I go about exhibitions different ways. Sometimes, I curate a group of artists around a central theme and create an entirely new collection of work to be shown together. Other times we engage partnering organizations to collaborate on an exhibition, or loan a collection of works from an institution or private collector. I am part of a sub-committee of the board of directors that focuses on exhibitions and education, so often I bring a few ideas that I’ve already developed and researched to the committee and we all discuss which would fit best within the mission and annual schedule. There a lot of steps to take an exhibition from a concept to a reality, so it’s important to have a group of experienced committee members and volunteers to lend their support.
In your mind, what constitutes an excellent art exhibition?
I think that an excellent exhibition is one that people are drawn to come back to for a second visit, which means they spent time thinking deeper about it after they left the gallery. Some of the most rewarding moments in my job are when I overhear visitors who are surprised to learn something new or find a new technique or type of imagery that they are inspired by and have never seen before. I also personally like exhibitions that have a clean, contemporary design aesthetic regardless of the era the work on view was created in. Consistency in quality is something that I strive for in all areas.
What responsibilities does a museum have to the artists it exhibits?
On a basic level, the museum is responsible for insuring for the care and safety of the artworks in their possession to as high a standard as they would works for that they owned. On a broader level, the museum should ensure the best possible presentation of all artworks as individual elements of an overall exhibition. We also have a responsibility to educate and inform our viewers about concepts and techniques on view, which benefits both the viewers and the artists.
Are there things that the Susquehanna Art Museum won’t show? If so, what and why not?
I always keep in mind our community and the demographic of our members when I plan exhibitions. If something were proposed for an exhibition that may be incendiary, it would be treated carefully. In general though, I don’t often get proposals from artists for exhibitions at the museum that I would consider inappropriate.
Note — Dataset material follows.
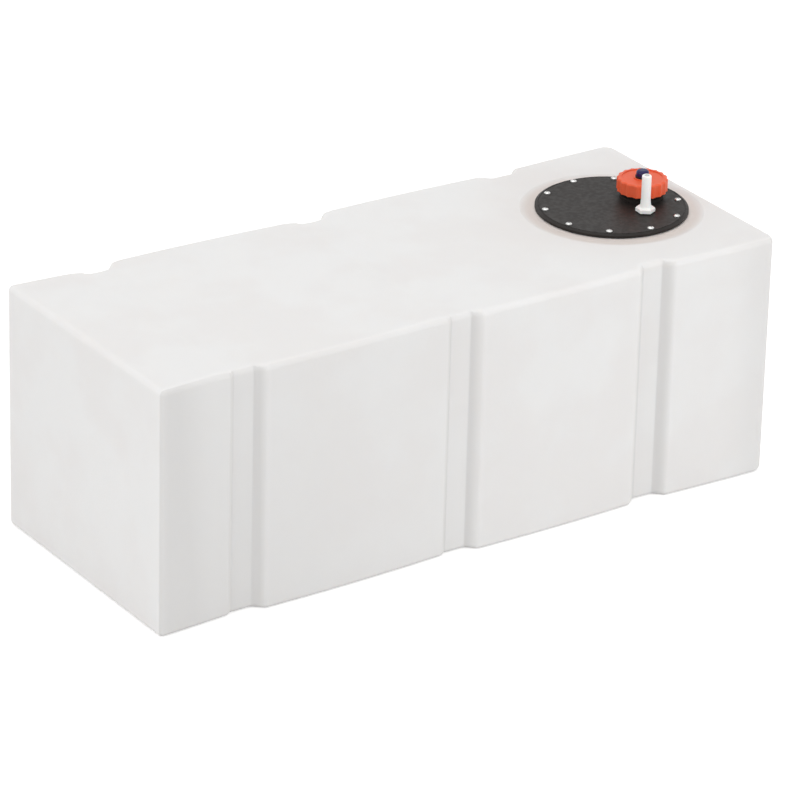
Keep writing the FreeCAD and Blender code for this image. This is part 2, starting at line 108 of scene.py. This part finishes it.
class Shader:
    # Short ways to add and join the nodes of one material or world
    def __init__(self, owner):
        owner.use_nodes = True
        self.tree = owner.node_tree
        self.tree.nodes.clear()

    def node(self, kind, **inputs):
        node = self.tree.nodes.new(kind)
        for name, value in inputs.items():
            self.feed(node, name, value)
        return node

    def feed(self, node, name, value):
        # Puts a link, a colour of three parts or a plain value on an input, by its name or number
        socket = node.inputs[name]
        if isinstance(value, bpy.types.NodeSocket):
            self.tree.links.new(value, socket)
        elif socket.type == "RGBA":
            socket.default_value = (*value, 1)
        else:
            socket.default_value = value

    def feed_in_order(self, node, *values):
        # Puts values on a node's first inputs
        for number, value in enumerate(values):
            self.feed(node, number, value)

    def math(self, operation, first, second):
        node = self.node("ShaderNodeMath")
        node.operation = operation
        self.feed_in_order(node, first, second)
        return node.outputs["Value"]

    def size(self, value):
        # A number without its sign
        return self.math("ABSOLUTE", value, 0.0)

    def vector_math(self, operation, first, second):
        node = self.node("ShaderNodeVectorMath")
        node.operation = operation
        self.feed_in_order(node, first, second)
        return node.outputs

    def parts(self, vector):
        # The X, Y and Z of a vector
        return self.node("ShaderNodeSeparateXYZ", Vector=vector).outputs

    def seen_directly(self):
        # 1 for rays from the camera, a mirror or clear material, and 0 for the rays that light things
        path = self.node("ShaderNodeLightPath")
        seen = self.math("MAXIMUM", path.outputs["Is Camera Ray"], path.outputs["Is Glossy Ray"])
        return self.math("MAXIMUM", seen, path.outputs["Is Transmission Ray"])

    def place(self):
        return self.node("ShaderNodeTexCoord").outputs["Object"]

    def normal(self):
        return self.node("ShaderNodeTexCoord").outputs["Normal"]

    def noise(self, scale, detail):
        node = self.node("ShaderNodeTexNoise", Scale=scale, Detail=detail, Vector=self.place())
        return node.outputs["Fac"]

    def between(self, value, low, high, to_low=0.0, to_high=1.0):
        # A smooth step from low to high, given out between two values
        node = self.node("ShaderNodeMapRange")
        node.interpolation_type = "SMOOTHSTEP"
        for name, number in (("Value", value), ("From Min", low), ("From Max", high),
                             ("To Min", to_low), ("To Max", to_high)):
            self.feed(node, name, number)
        return node.outputs["Result"]

    def patches(self, scale, detail, span, values=(0.0, 1.0)):
        # Soft patches of noise, from the span's low end at one value to its high end at the other
        return self.between(self.noise(scale, detail), *span, *values)

    def blend(self, amount, first, second):
        # Two colours mixed by an amount
        node = self.node("ShaderNodeMix")
        node.data_type = "RGBA"
        self.feed(node, mix_amount, amount)
        self.feed(node, mix_first, first)
        self.feed(node, mix_second, second)
        return node.outputs[mix_result]

    def relief(self, scale, detail, height, strength, under=None):
        # Hills and hollows from noise, on top of the relief under them
        node = self.node("ShaderNodeBump", Strength=strength, Distance=height)
        self.feed(node, "Height", self.noise(scale, detail))
        if under:
            self.feed(node, "Normal", under)
        return node.outputs["Normal"]


def add_world():
    world = bpy.data.worlds.new("world")
    shader = Shader(world)
    soft = shader.node("ShaderNodeBackground", Color=white, Strength=surround_level)
    bright = shader.node("ShaderNodeBackground", Color=white, Strength=white_level)
    mixed = shader.node("ShaderNodeMixShader")
    shader.feed_in_order(mixed, shader.seen_directly(), soft.outputs[0], bright.outputs[0])
    shader.node("ShaderNodeOutputWorld", Surface=mixed.outputs[0])
    scene.world = world


# Floor: pale, seen as white where nothing shades it
floor_half = 6.0
floor_tone = 0.8
floor_glow = 0.44


def floor_material():
    material = bpy.data.materials.new("floor")
    shader = Shader(material)
    paint = shader.node("ShaderNodeBsdfDiffuse", Color=(floor_tone, floor_tone, floor_tone))
    glow_seen = shader.math("MULTIPLY", shader.seen_directly(), floor_glow)
    glow = shader.node("ShaderNodeEmission", Color=white, Strength=glow_seen)
    both = shader.node("ShaderNodeAddShader")
    shader.feed_in_order(both, paint.outputs[0], glow.outputs[0])
    shader.node("ShaderNodeOutputMaterial", Surface=both.outputs[0])
    return material


def add_floor():
    mesh = bpy.data.meshes.new("floor")
    corners = [(-floor_half, -floor_half, 0), (floor_half, -floor_half, 0),
               (floor_half, floor_half, 0), (-floor_half, floor_half, 0)]
    mesh.from_pydata(corners, [], [(0, 1, 2, 3)])
    mesh.materials.append(floor_material())
    floor = bpy.data.objects.new("floor", mesh)
    scene.collection.objects.link(floor)


def new_material(name, constants):
    # A material with a principled surface whose constant values sit on its own sockets
    material = bpy.data.materials.new(name)
    shader = Shader(material)
    surface = shader.node("ShaderNodeBsdfPrincipled")
    for socket, value in constants.items():
        shader.feed(surface, socket, value)
    shader.node("ShaderNodeOutputMaterial", Surface=surface.outputs[0])
    return material, shader, surface


# The part of a noise's range that the gloss of each material goes through
gloss_span = (0.3, 0.7)

# Milky polyethylene: white and mottled, with painted shade on its long sides in places
body_white = (0.874, 0.86, 0.845)
body_shade = (0.854, 0.829, 0.811)
# The last is the colour of the painted shade on the long sides
painted_shade_tone = (0.735, 0.72, 0.706)
body_constants = {
    "IOR": 1.5,
    "Specular IOR Level": 0.3,
    "Subsurface Weight": 0.3,
    "Subsurface Radius": (1.0, 0.9, 0.8),
    "Subsurface Scale": 0.02,
}

# How much of Y a normal has where the long sides begin, and where they are reached
long_side_span = (0.35, 0.65)

# Painted shade in the channels, on their floors and on their walls, told apart by how much of X a normal
# has. The depths are from the outermost of the long side.
channel_wall_span = (0.1, 0.45)
channel_shade_amounts = (0.15, 0.9)
channel_depth_full = 0.0135
channel_depth_none = 0.001

# Painted shade along the long sides: falling from the plain end on, more of it at the foot than at the
# top, with some added at the upright corners
plain_end_shade = 0.5
plain_end_reach = 0.66
foot_share = 1.5
top_share = 0.9
plain_corner_shade = 0.7
plate_corner_shade = 0.6
corner_reach = 0.09

# The ring of painted shade round the plate, and a faint tint of the same colour fading out beyond it. The
# depths are from the tank's top.
level_part = (1.0, 1.0, 0.0)
# The colour of the painted shade in the ring round the plate
ring_shade_tone = (0.74, 0.655, 0.61)
ring_inner = plate_radius + 0.001
ring_outer = plate_radius + 0.026
ring_rise = 0.004
ring_full_width = 0.006
ring_depth_full = 0.006
ring_depth_none = 0.02
ring_fade_outer = plate_radius + 0.14
ring_fade_strength = 0.22


# Painted shade on the floors and, more, on the walls of the channels
def channel_painted_shade(shader, spot, normal):
    walls = shader.between(shader.size(normal["X"]), *channel_wall_span, *channel_shade_amounts)
    floor_side = tank_high.y - channel_depth_full
    mouth_side = tank_high.y - channel_depth_none
    deep = shader.between(shader.size(spot["Y"]), floor_side, mouth_side, 1.0, 0.0)
    return shader.math("MULTIPLY", deep, walls)


# Painted shade along the long sides, darker towards the plain end, at the foot and at the upright corners
def lengthwise_painted_shade(shader, along, height):
    falling = shader.between(along, tank_low.x, tank_low.x + plain_end_reach, plain_end_shade, 0.0)
    share = shader.between(height, 0.0, tank_high.z, foot_share, top_share)
    corner = shader.between(along, tank_low.x, tank_low.x + corner_reach, plain_corner_shade, 0.0)
    far_corner = shader.between(along, tank_high.x - corner_reach, tank_high.x, 0.0, plate_corner_shade)
    plain_end = shader.math("ADD", shader.math("MULTIPLY", falling, share), corner)
    return shader.math("ADD", plain_end, far_corner)


def painted_shade(shader, spot):
    # How much painted shade the long sides get. It is 0 on the top and the ends.
    normal = shader.parts(shader.normal())
    long_side = shader.between(shader.size(normal["Y"]), *long_side_span)
    lengthwise = lengthwise_painted_shade(shader, spot["X"], spot["Z"])
    both = shader.math("ADD", lengthwise, channel_painted_shade(shader, spot, normal))
    return shader.math("MULTIPLY", long_side, both)


def distance_from_plate(shader):
    # How far a point is from the upright line through the plate's middle
    flat = shader.vector_math("MULTIPLY", shader.place(), level_part)["Vector"]
    return shader.vector_math("DISTANCE", flat, (plate_middle.x, plate_middle.y, 0.0))["Value"]


# A ring of painted shade round the plate, and a faint tint of it fading out beyond
def ring_shade_strength(shader, height):
    away = distance_from_plate(shader)
    rises = shader.between(away, ring_inner - ring_rise, ring_inner)
    fades = shader.between(away, ring_inner + ring_full_width, ring_outer, 1.0, 0.0)
    beyond_fade = shader.between(away, ring_inner, ring_fade_outer, ring_fade_strength, 0.0)
    on_top = shader.between(height, tank_high.z - ring_depth_none, tank_high.z - ring_depth_full)
    ring = shader.math("MULTIPLY", rises, shader.math("MAXIMUM", fades, beyond_fade))
    return shader.math("MULTIPLY", ring, on_top)


def milky_polyethylene():
    material, shader, surface = new_material("milky_polyethylene", body_constants)
    spot = shader.parts(shader.place())
    mottle = shader.patches(scale=7.0, detail=3.0, span=(0.4, 0.62))
    colour = shader.blend(mottle, body_white, body_shade)
    # Painted shade on the long sides and in the channels
    colour = shader.blend(painted_shade(shader, spot), colour, painted_shade_tone)
    # Painted shade in a ring round the plate, fading out beyond it
    colour = shader.blend(ring_shade_strength(shader, spot["Z"]), colour, ring_shade_tone)
    shader.feed(surface, "Base Color", colour)
    gloss = shader.patches(scale=60.0, detail=2.0, span=gloss_span, values=(0.52, 0.64))
    shader.feed(surface, "Roughness", gloss)
    wavy = shader.relief(scale=9.0, detail=1.0, height=0.004, strength=0.35)
    peel = shader.relief(scale=260.0, detail=2.0, height=0.0006, strength=0.3, under=wavy)
    shader.feed(surface, "Normal", peel)
    return material


# Moulded plastics: the two tones of each, how rough it is and what else its surface has
plastics = {
    "black_plastic": {
        "tones": ((0.0155, 0.0125, 0.011), (0.021, 0.017, 0.0148)),
        "roughness": 0.46,
        "constants": {"Specular IOR Level": 0.22},
    },
    "red_plastic": {
        "tones": ((0.85, 0.115, 0.04), (0.8, 0.13, 0.055)),
        "roughness": 0.42,
        "constants": {"Specular IOR Level": 0.28, "Subsurface Weight": 0.1, "Subsurface Scale": 0.003},
    },
    "blue_plastic": {
        "tones": ((0.008, 0.008, 0.085), (0.014, 0.010, 0.075)),
        "roughness": 0.24,
        "constants": {"Specular IOR Level": 0.3},
    },
    "white_nylon": {
        "tones": ((0.955, 0.95, 0.935), (0.93, 0.922, 0.905)),
        "roughness": 0.34,
        "constants": {"Subsurface Weight": 0.1, "Subsurface Scale": 0.004},
    },
    "grey_plastic": {
        "tones": ((0.3, 0.3, 0.3), (0.24, 0.24, 0.24)),
        "roughness": 0.5,
        "constants": {},
    },
    "clear_tube": {
        "tones": ((0.72, 0.75, 0.72), (0.62, 0.66, 0.64)),
        "roughness": 0.25,
        "constants": {"Transmission Weight": 0.5},
    },
    "black_rubber": {
        "tones": ((0.014, 0.014, 0.014), (0.024, 0.023, 0.022)),
        "roughness": 0.7,
        "grain": 400.0,
        "constants": {},
    },
}
plastic_smoother = 0.05
plastic_rougher = 0.07

# Metals: the two tones of each and how rough it is where it is smoothest
metals = {
    "stainless_steel": {"tones": ((0.8, 0.8, 0.79), (0.62, 0.62, 0.61)), "roughness": 0.22},
    "brass": {"tones": ((0.78, 0.58, 0.28), (0.6, 0.42, 0.2)), "roughness": 0.28},
}
metal_rougher = 0.14


def moulded_plastic(name, tones, roughness, constants, grain=700.0):
    # Two close tones, a fine grain and a slightly uneven gloss
    material, shader, surface = new_material(name, constants)
    cloud = shader.patches(scale=45.0, detail=4.0, span=(0.38, 0.66))
    shader.feed(surface, "Base Color", shader.blend(cloud, *tones))
    gloss_values = (roughness - plastic_smoother, roughness + plastic_rougher)
    gloss = shader.patches(scale=160.0, detail=3.0, span=gloss_span, values=gloss_values)
    shader.feed(surface, "Roughness", gloss)
    skin = shader.relief(scale=grain, detail=3.0, height=0.0002, strength=0.25)
    shader.feed(surface, "Normal", skin)
    return material


def bright_metal(name, tones, roughness):
    # Metal with one pattern of patches in its tone and its gloss, and a very fine grain
    material, shader, surface = new_material(name, {"Metallic": 1.0})
    cloud = shader.noise(scale=220.0, detail=4.0)
    tarnish = shader.between(cloud, low=0.35, high=0.7)
    shader.feed(surface, "Base Color", shader.blend(tarnish, *tones))
    gloss = shader.between(cloud, *gloss_span, roughness, roughness + metal_rougher)
    shader.feed(surface, "Roughness", gloss)
    skin = shader.relief(scale=1500.0, detail=2.0, height=0.0001, strength=0.3)
    shader.feed(surface, "Normal", skin)
    return material


def make_materials():
    materials = {"milky_polyethylene": milky_polyethylene()}
    for name, look in plastics.items():
        materials[name] = moulded_plastic(name, **look)
    for name, look in metals.items():
        materials[name] = bright_metal(name, **look)
    return materials


def dress_nodes(materials):
    # Each CAD node takes the material of its slot in the record
    for subpart in frame["record"]["subparts"]:
        piece = frame["nodes"][subpart["node"]]
        piece.data.materials.clear()
        piece.data.materials.append(materials[subpart["material_slot"]])


add_camera()
add_world()
for lamp_name, lamp in lamps.items():
    add_lamp(lamp_name, **lamp)
add_floor()
dress_nodes(make_materials())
I dealt with issues of censorship and the appropriateness of certain works in previous jobs at commercial galleries, but not much at the museum (yet!).
Why is art important to the community?
Art provides not only a creative outlet, but also unlimited opportunities for learning. It can unite people from completely different backgrounds, give a voice to those who wouldn’t have one otherwise, and teach people practical skills that they will apply to every area of their life. It’s a different way of thinking, with fewer boundaries and the chance to create something meaningful that is completely unique. Spaces where art are made or exhibited are places where people come together to share ideas, which is how a community grows strong.